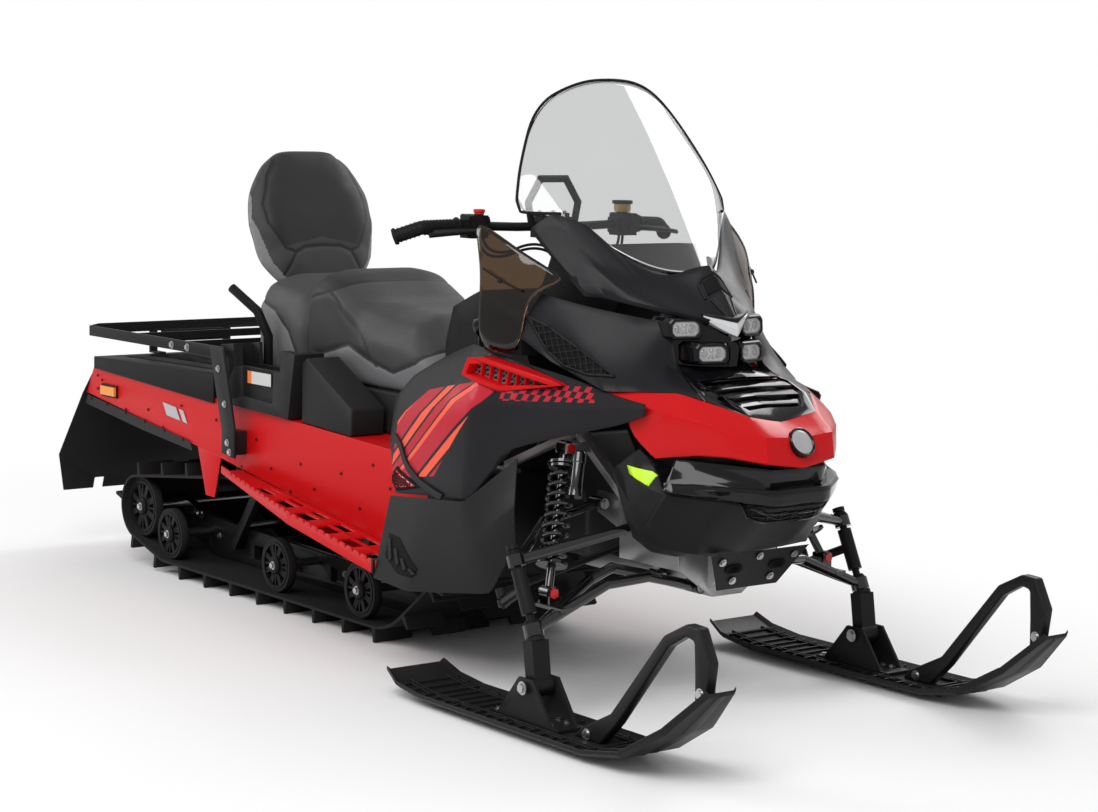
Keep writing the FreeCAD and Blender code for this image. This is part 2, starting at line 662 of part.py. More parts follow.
def make_deck():
    """Ribbed rear deck on the tunnel top, level where the tunnel slopes, with an edge down each side."""
    rear, front = DECK_REAR, DECK_FRONT
    under_rear, under_front = f"{tunnel_line(rear)} + seat_gap", f"{tunnel_line(front)} + seat_gap"
    top_rear, top_front = f"{tunnel_line(rear)} + deck_rear_rise", f"{tunnel_line(front)} + deck_front_rise"
    outline = [(rear, under_rear), (front, under_front), (front, top_front), (rear, top_rear)]
    body = padded_body("rear_deck", outline, "-deck_half", "deck_half")
    for number in range(-3, 4):
        middle = f"{number} * deck_half / 4"
        groove = [
            (f"{rear} + 60", f"{top_rear} - 5"),
            (f"{front} - 60", f"{top_front} - 7"),
            (f"{front} - 60", f"{top_front} + 20"),
            (f"{rear} + 60", f"{top_rear} + 20"),
        ]
        pocket_body(body, f"groove_{number + 4}", groove, f"{middle} - 12", f"{middle} + 12")
    for name, inner in (("left", "tunnel_half + seat_gap"), ("right", "-deck_half")):
        edge = outline_sketch(body, f"skirt_{name}", [
            (rear, f"{under_rear} + 1"),
            (rear, f"{under_rear} - deck_skirt"),
            (front, f"{under_front} - deck_skirt"),
            (front, f"{under_front} + 1"),
        ], inner)
        pad = body.newObject("PartDesign::Pad", f"skirt_{name}_pad")
        pad.Profile = edge
        pad.Reversed = True
        pad.setExpression("Length", bound("deck_half - tunnel_half - seat_gap"))
    return body


def deck_top(x):
    rear, front = 4 - S.tunnel_rear_back, -S.seat_rear_back - 6
    return blend(tunnel_top(rear) + S.deck_rear_rise, tunnel_top(front) + S.deck_front_rise, (x - rear) / (front - rear))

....

## [Problem statement]
Extract the complete data, matching each line exactly.

## [Response for this exercise]
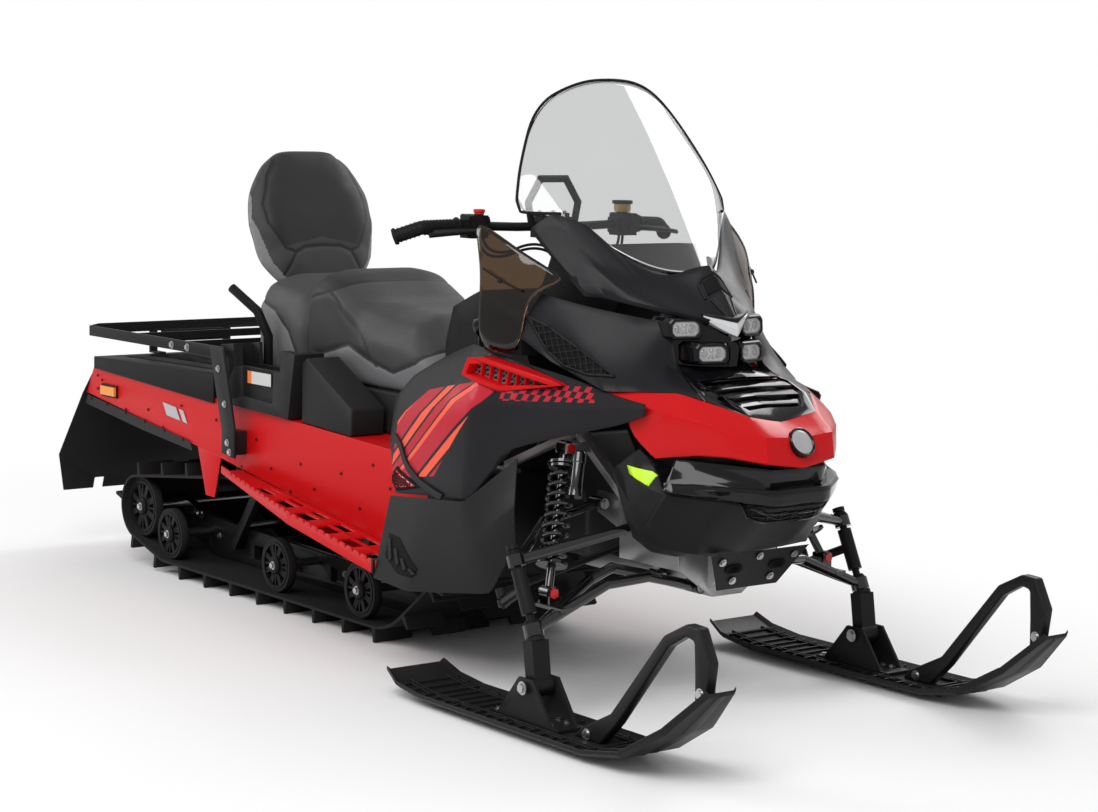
Keep writing the FreeCAD and Blender code for this image. This is part 2, starting at line 662 of part.py. More parts follow.
def make_deck():
    """Ribbed rear deck on the tunnel top, level where the tunnel slopes, with an edge down each side."""
    rear, front = DECK_REAR, DECK_FRONT
    under_rear, under_front = f"{tunnel_line(rear)} + seat_gap", f"{tunnel_line(front)} + seat_gap"
    top_rear, top_front = f"{tunnel_line(rear)} + deck_rear_rise", f"{tunnel_line(front)} + deck_front_rise"
    outline = [(rear, under_rear), (front, under_front), (front, top_front), (rear, top_rear)]
    body = padded_body("rear_deck", outline, "-deck_half", "deck_half")
    for number in range(-3, 4):
        middle = f"{number} * deck_half / 4"
        groove = [
            (f"{rear} + 60", f"{top_rear} - 5"),
            (f"{front} - 60", f"{top_front} - 7"),
            (f"{front} - 60", f"{top_front} + 20"),
            (f"{rear} + 60", f"{top_rear} + 20"),
        ]
        pocket_body(body, f"groove_{number + 4}", groove, f"{middle} - 12", f"{middle} + 12")
    for name, inner in (("left", "tunnel_half + seat_gap"), ("right", "-deck_half")):
        edge = outline_sketch(body, f"skirt_{name}", [
            (rear, f"{under_rear} + 1"),
            (rear, f"{under_rear} - deck_skirt"),
            (front, f"{under_front} - deck_skirt"),
            (front, f"{under_front} + 1"),
        ], inner)
        pad = body.newObject("PartDesign::Pad", f"skirt_{name}_pad")
        pad.Profile = edge
        pad.Reversed = True
        pad.setExpression("Length", bound("deck_half - tunnel_half - seat_gap"))
    return body


def deck_top(x):
    rear, front = 4 - S.tunnel_rear_back, -S.seat_rear_back - 6
    return blend(tunnel_top(rear) + S.deck_rear_rise, tunnel_top(front) + S.deck_front_rise, (x - rear) / (front - rear))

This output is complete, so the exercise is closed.